IST-DASLab / gptq

Code for the ICLR 2023 paper "GPTQ: Accurate Post-training Quantization of Generative Pretrained Transformers".
https://arxiv.org/abs/2210.17323
Apache License 2.0
1.86k stars 150 forks source link

qweight is empty when I gave --save option #2

Closed junsoo999 closed 1 year ago

junsoo999 commented 1 year ago

As I want to get the quantized model through the GPTQ algorithm, I gave the --save option when I run the python script.

However, the qweight of each layer is empty because of pack function in Quant3Linear class. (quant.py) I think the while loop (line 147 ~ line 170) is not executed so the qweight is just an empty ndarray.

If I comment out the while loop, I can get the qweight. What is the role of the while loop? Can I just comment out and run the transformers?

efrantar commented 1 year ago

Hi, what model size are you using, the smallest one?

Quant3Linear currently assumes that all layers are evenly divisible into 1024 x 1024 blocks, which is not the case on the very smallest model, which has 768 x 768 weights. The // 1024 in this line:

https://github.com/IST-DASLab/gptq/blob/9232a476641b1848cf720dd15bd0e616cd48702d/quant.py#L148

might be causing the issue. I just tested it on 1.3B and there the weights seem non-empty for me.

In general, the while-loop is densely packing the quantized weights, i.e. this is what actually stores the weights in 3bit.

Note that if you just want the "fake-quantized" model (i.e. the weights are quantized to e.g. only 8 different values for 3bit but are still stored in float16), then you should just put a model.save_pretrained('checkpoint.pt') call at the end of opt.py / bloom.py.

junsoo999 commented 1 year ago

Thank you for your reply.

I have one more question. If I quantize the model in 4bit weight, then what is the role of the while loop? Can I comment out the while loop if I only use 4bit quantization? or should I use --save option only at bigger models?

Thank you for sharing this wonderful work!

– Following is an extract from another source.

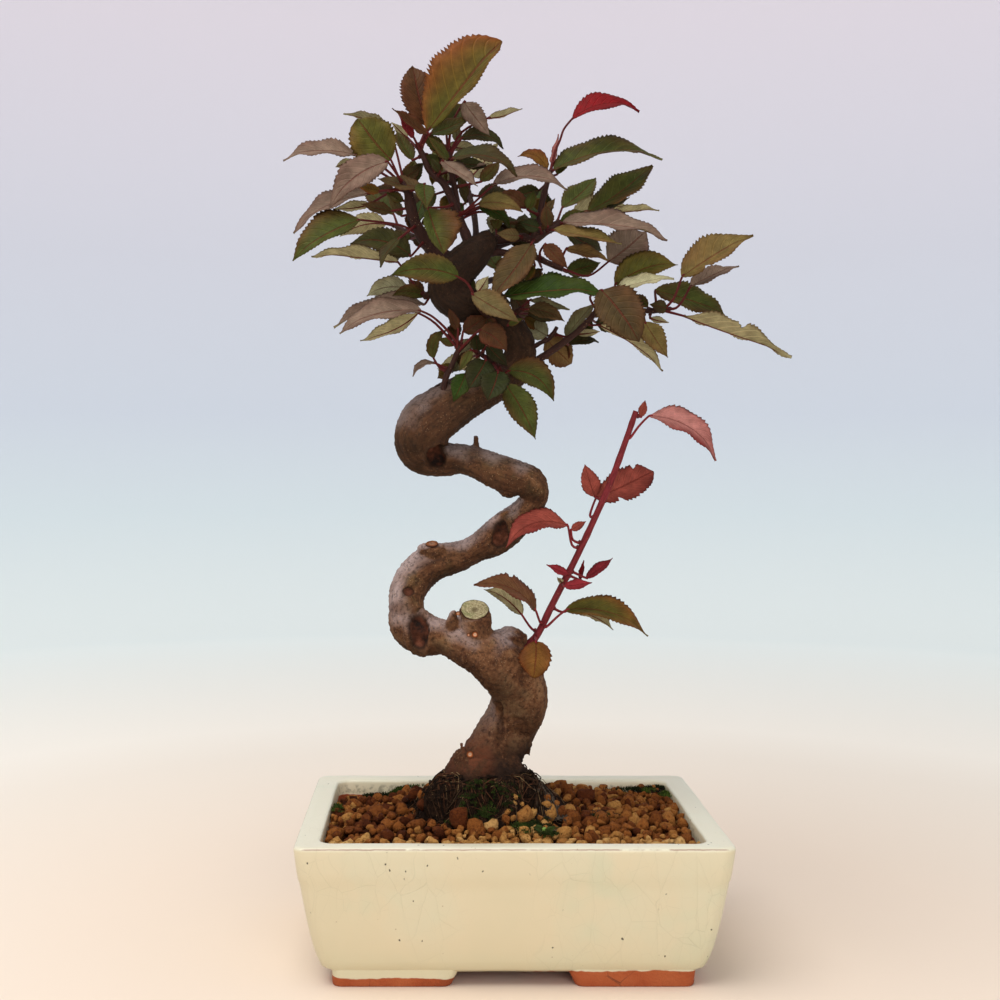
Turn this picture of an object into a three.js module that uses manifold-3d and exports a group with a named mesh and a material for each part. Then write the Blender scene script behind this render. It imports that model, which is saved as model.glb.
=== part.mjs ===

efrantar commented 1 year ago

If you just need (fake) quantized 4bit weights (e.g. for evaluation in a different framework) then just add a model.save_pretrained('checkpoint.pt') call at the end of the main scripts as explained above. There is no need to go through any packing code.

If you actually want to save the model in compressed 4bit form, i.e. packed, you will have to adapt our corresponding 3bit code, i.e. Quant4Linear and related functions, since this repository currently only supports packing for 3bit.

PeiqinSun commented 1 year ago

Hi, efrantar. Thank you for your nice work. why only packing the weights shape greater than 1024 ? Because the implements of CUDA kernel?

efrantar commented 1 year ago

This should be fixed now with the most recent update (now we require only multiples of 32).